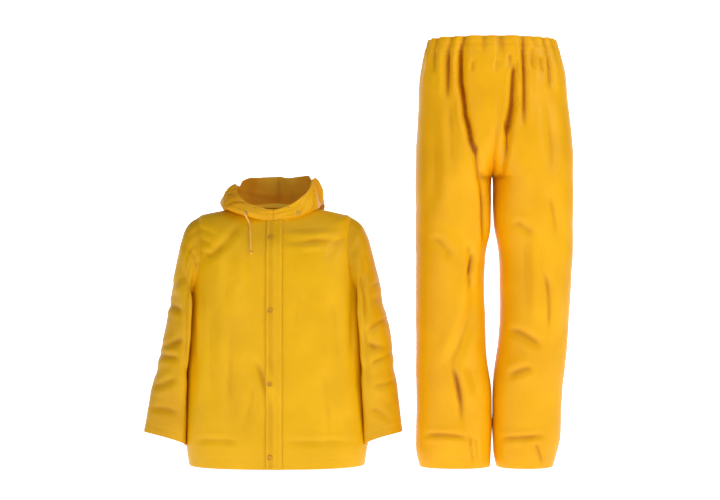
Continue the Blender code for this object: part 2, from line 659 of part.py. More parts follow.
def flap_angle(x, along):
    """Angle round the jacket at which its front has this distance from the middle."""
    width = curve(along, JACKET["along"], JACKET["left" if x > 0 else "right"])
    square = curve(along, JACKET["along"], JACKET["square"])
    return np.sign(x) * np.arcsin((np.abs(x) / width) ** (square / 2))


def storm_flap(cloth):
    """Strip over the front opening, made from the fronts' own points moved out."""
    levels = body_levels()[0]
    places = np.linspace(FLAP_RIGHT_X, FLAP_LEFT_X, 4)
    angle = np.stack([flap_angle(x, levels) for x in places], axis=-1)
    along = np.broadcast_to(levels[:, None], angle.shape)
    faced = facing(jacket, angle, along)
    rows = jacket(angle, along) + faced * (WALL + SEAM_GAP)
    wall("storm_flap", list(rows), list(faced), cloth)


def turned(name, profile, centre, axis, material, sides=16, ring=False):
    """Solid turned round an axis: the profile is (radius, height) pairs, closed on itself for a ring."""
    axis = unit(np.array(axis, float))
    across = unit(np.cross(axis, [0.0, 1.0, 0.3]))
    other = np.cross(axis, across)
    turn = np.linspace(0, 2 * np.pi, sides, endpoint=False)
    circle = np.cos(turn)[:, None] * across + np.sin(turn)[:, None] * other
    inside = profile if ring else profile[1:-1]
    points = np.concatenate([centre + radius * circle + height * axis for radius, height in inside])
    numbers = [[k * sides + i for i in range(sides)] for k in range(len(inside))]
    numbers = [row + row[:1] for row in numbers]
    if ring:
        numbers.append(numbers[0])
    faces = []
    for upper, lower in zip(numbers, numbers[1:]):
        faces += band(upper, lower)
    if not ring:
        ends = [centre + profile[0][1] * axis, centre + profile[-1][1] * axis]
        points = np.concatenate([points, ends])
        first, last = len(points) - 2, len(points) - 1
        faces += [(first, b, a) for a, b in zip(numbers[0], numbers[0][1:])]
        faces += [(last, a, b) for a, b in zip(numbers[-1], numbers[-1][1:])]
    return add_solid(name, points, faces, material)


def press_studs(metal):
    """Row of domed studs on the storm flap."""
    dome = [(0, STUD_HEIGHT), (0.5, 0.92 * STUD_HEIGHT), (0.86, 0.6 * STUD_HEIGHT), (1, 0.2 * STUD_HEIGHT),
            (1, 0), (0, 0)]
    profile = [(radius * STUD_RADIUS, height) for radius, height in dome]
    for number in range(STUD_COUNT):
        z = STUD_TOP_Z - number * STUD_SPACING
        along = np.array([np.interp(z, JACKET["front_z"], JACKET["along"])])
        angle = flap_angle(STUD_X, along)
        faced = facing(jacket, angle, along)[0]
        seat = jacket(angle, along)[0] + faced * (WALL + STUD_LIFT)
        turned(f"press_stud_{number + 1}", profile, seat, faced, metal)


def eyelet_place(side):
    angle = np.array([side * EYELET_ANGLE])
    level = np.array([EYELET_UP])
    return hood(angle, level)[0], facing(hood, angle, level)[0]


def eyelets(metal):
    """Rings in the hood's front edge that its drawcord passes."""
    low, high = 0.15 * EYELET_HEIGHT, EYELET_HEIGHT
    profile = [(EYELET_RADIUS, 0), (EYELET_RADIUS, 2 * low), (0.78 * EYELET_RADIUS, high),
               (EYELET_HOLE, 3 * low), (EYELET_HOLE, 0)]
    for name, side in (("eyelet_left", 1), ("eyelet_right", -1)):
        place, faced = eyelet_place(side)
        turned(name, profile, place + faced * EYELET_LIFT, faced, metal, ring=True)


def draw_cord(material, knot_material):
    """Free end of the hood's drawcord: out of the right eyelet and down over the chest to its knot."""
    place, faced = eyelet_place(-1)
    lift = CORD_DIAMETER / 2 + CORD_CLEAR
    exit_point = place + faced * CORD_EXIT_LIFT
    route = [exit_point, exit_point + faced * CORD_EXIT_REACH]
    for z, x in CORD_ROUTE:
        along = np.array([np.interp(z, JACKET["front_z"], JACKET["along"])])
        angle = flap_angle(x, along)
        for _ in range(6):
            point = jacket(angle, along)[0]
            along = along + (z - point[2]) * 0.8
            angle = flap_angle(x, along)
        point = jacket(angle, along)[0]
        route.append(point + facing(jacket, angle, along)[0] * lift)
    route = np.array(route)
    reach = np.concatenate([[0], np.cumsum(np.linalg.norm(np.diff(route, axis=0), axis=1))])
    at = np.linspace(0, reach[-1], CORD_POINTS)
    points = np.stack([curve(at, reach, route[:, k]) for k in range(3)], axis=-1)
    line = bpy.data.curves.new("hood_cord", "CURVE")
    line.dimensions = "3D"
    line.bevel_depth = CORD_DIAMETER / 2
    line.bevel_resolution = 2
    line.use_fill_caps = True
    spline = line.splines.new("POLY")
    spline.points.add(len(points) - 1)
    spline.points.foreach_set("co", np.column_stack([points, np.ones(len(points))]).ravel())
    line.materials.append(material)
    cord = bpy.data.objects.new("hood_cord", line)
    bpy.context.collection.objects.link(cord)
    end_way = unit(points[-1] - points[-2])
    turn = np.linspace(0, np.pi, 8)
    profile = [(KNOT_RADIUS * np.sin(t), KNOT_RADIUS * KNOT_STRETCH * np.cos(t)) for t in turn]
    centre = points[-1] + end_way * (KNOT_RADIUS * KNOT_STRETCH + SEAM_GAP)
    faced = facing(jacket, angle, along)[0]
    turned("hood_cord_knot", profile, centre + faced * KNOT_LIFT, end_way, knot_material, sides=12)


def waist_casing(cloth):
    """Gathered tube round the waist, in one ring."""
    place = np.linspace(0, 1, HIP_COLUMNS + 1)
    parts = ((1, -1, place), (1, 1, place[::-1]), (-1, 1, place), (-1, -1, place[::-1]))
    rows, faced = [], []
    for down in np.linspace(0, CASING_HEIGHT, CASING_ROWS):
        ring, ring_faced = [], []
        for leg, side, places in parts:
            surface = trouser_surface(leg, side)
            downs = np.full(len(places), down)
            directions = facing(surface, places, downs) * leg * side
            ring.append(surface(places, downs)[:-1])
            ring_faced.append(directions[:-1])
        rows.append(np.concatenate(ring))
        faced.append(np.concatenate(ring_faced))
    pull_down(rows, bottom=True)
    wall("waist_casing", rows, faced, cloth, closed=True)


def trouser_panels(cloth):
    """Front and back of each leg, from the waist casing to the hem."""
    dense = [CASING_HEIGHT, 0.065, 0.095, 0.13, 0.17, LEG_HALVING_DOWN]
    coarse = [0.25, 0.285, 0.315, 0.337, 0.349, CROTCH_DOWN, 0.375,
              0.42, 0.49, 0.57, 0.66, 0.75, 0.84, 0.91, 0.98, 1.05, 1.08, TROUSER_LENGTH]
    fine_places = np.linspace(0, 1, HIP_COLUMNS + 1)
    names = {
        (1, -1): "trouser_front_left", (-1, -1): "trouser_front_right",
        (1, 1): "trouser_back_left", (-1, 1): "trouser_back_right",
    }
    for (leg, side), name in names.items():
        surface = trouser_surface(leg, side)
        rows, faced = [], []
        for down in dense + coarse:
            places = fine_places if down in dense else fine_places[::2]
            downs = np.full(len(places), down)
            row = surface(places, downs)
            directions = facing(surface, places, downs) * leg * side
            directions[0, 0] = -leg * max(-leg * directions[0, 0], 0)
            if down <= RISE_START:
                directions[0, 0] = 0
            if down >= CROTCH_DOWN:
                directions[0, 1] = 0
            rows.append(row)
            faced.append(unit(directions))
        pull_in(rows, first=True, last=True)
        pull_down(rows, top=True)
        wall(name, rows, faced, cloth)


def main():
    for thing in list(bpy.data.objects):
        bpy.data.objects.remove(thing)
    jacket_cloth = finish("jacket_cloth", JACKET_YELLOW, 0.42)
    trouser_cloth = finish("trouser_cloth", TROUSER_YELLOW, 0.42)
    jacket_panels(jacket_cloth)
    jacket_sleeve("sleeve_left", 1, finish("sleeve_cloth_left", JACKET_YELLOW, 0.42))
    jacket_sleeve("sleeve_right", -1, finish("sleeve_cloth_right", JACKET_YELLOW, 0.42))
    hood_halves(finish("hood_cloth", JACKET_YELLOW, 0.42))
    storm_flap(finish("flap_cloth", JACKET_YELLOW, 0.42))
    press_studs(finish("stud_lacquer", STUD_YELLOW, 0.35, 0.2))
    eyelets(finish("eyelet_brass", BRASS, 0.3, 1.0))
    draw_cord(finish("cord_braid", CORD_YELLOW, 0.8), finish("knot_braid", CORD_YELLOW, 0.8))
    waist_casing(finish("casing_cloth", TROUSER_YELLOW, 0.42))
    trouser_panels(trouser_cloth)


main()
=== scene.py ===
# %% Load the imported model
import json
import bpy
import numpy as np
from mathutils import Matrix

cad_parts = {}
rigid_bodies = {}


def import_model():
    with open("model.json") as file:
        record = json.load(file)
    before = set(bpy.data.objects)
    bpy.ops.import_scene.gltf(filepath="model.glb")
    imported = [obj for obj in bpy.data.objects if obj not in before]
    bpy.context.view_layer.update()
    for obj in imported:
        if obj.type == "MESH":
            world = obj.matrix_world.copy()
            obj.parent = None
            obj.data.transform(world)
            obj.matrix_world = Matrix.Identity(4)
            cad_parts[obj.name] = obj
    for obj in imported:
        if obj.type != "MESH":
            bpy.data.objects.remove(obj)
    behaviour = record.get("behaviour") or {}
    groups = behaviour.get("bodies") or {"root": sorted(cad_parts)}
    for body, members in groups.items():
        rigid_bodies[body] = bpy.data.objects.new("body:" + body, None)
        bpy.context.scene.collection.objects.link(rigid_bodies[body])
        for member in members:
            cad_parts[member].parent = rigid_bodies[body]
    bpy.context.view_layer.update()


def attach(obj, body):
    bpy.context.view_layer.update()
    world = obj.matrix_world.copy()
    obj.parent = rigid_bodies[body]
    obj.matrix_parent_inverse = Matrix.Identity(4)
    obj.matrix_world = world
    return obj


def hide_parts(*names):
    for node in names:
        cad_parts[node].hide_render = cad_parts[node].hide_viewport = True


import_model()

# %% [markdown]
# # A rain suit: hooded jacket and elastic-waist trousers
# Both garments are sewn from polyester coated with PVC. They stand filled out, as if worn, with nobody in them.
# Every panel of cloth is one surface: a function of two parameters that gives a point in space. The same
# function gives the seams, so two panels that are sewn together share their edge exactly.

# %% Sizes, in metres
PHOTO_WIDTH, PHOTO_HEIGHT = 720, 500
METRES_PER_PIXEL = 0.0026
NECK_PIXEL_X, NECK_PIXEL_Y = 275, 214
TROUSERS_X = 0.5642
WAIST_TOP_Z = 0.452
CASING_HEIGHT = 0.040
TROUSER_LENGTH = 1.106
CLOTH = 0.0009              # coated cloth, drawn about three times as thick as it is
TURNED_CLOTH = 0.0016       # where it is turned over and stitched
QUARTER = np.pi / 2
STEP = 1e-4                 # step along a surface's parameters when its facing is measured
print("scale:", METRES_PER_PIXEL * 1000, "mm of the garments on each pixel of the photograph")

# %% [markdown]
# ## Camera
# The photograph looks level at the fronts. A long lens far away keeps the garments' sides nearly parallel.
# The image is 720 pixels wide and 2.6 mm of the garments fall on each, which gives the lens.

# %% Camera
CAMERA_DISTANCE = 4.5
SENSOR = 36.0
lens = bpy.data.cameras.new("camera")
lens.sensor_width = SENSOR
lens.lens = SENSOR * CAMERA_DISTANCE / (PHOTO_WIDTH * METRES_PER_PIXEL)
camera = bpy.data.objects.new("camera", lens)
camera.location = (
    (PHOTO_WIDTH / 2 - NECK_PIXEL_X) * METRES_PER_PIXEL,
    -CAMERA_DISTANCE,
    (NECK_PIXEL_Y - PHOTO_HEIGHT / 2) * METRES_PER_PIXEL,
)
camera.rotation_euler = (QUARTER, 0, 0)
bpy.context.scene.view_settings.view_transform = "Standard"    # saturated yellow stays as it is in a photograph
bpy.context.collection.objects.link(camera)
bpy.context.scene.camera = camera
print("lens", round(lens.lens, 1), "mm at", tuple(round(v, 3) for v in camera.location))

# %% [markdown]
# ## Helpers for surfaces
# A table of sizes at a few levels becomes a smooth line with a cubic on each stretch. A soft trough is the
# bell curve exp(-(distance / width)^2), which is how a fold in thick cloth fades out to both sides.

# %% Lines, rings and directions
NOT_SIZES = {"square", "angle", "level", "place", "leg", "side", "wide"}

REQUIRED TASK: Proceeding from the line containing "BRASS, 0.3, 1.0))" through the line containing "cad_parts[node].hide_render = cad_parts[node].hide_viewport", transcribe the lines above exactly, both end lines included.

SOLUTION TO THIS EXERCISE:
    eyelets(finish("eyelet_brass", BRASS, 0.3, 1.0))
    draw_cord(finish("cord_braid", CORD_YELLOW, 0.8), finish("knot_braid", CORD_YELLOW, 0.8))
    waist_casing(finish("casing_cloth", TROUSER_YELLOW, 0.42))
    trouser_panels(trouser_cloth)


main()
=== scene.py ===
# %% Load the imported model
import json
import bpy
import numpy as np
from mathutils import Matrix

cad_parts = {}
rigid_bodies = {}


def import_model():
    with open("model.json") as file:
        record = json.load(file)
    before = set(bpy.data.objects)
    bpy.ops.import_scene.gltf(filepath="model.glb")
    imported = [obj for obj in bpy.data.objects if obj not in before]
    bpy.context.view_layer.update()
    for obj in imported:
        if obj.type == "MESH":
            world = obj.matrix_world.copy()
            obj.parent = None
            obj.data.transform(world)
            obj.matrix_world = Matrix.Identity(4)
            cad_parts[obj.name] = obj
    for obj in imported:
        if obj.type != "MESH":
            bpy.data.objects.remove(obj)
    behaviour = record.get("behaviour") or {}
    groups = behaviour.get("bodies") or {"root": sorted(cad_parts)}
    for body, members in groups.items():
        rigid_bodies[body] = bpy.data.objects.new("body:" + body, None)
        bpy.context.scene.collection.objects.link(rigid_bodies[body])
        for member in members:
            cad_parts[member].parent = rigid_bodies[body]
    bpy.context.view_layer.update()


def attach(obj, body):
    bpy.context.view_layer.update()
    world = obj.matrix_world.copy()
    obj.parent = rigid_bodies[body]
    obj.matrix_parent_inverse = Matrix.Identity(4)
    obj.matrix_world = world
    return obj


def hide_parts(*names):
    for node in names:
        cad_parts[node].hide_render = cad_parts[node].hide_viewport = True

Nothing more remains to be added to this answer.